Anyway, as far as experiences. First, we went to the Oriental Pearl Tower (东方明珠塔). We visited the first and second level observation decks, though not the third. It was so high, and the elevator went so fast, that we could feel the pressure change in our ears. The observation decks are round, so you can walk around and see out in all directions. I liked the second level very much because it had labels on the windows indicating what other Chinese city you were looking toward and how far it was to that city from the tower. On the bottom floor of the tower, there’s the Shanghai history museum. I don’t much like to read things in museums, but looking at all the models they had of different aspects of old Shanghai was pretty interesting.

After the Pearl Tower, we visited the Bund. It wasn’t nearly as exciting as people often make it out to be. Basically, it was just super-hot and super-crowded.

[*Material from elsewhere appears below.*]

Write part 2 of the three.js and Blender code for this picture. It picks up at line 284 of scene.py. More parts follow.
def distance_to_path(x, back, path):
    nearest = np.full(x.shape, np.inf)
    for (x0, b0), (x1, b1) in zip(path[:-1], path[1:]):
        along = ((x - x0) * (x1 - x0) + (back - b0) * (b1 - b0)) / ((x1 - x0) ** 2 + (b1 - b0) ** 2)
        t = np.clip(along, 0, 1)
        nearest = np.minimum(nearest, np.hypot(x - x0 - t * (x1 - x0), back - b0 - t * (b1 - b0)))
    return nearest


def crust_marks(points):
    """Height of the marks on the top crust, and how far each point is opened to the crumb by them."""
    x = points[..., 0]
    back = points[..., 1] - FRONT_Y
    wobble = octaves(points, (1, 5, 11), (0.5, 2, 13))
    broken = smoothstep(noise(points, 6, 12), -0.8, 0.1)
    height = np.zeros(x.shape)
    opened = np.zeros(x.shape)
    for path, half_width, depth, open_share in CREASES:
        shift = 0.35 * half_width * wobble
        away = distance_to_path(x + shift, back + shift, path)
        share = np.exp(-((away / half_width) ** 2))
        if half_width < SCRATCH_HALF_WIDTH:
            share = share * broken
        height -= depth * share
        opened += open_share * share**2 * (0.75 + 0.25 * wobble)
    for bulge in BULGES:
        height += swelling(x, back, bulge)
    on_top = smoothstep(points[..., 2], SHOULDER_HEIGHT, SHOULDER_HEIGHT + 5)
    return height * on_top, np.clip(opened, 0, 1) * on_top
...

Nonetheless, I rather enjoyed myself because I was a popular choice for Chinese photo-ops with a foreigner. There were SO MANY foreigners the Chinese tourists could have chosen, but 3 or 4 chose me. Our tour guide and teacher were watching and said that I should make a sign and charge people 10 kuai (only $1.57, but good money in China) for a photo with me because I’d make a lot of money that way! Lol (And, speaking of foreigners, I put the foreigner count on hold for the trip to Shanghai… I probably could have found 100+ in that one day if I hadn’t lost count…)

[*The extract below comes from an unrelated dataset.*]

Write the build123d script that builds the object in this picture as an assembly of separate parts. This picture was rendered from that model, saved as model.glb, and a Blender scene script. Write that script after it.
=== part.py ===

The last place we visited was Nanjing Road (南京路), which is a famous shopping street. It was hot, but not nearly as frightening as real Chinese streets where cars drive… Nanjing Road is a 步行街, a pedestrian street, where cars aren’t allowed! A lot of places were having sales, but it was still rather expensive to shop there. And when I say expensive, I mean it; the souvenir shop was selling packs of ten chopsticks for 20 kuai a pack… I’ve bought the exact same kind of chopsticks on the Beijing street for 3 kuai! When my two friends and I tried to buy in bulk to bargain the price down, the first seller lady told us no then turned to help another customer, and the second guy, without a word, picked up the four packs and put them back in the stack. How friendly! I wound up not buying anything but a gift for the teacher who wrote my recommendation for this program way back in the fall of last year.

So, yeah, that was Shanghai… One quick unrelated thing before I go work on my project:
The other day on my bus ride to school, I heard a clucking noise and turned around to see a lady seating herself nearby with a live chicken in her arms… Yes, on the public bus… Unfortunately, I was getting off at the next stop, so I didn’t have time to fully appreciate that queer event, but I thought it was blog-worthy.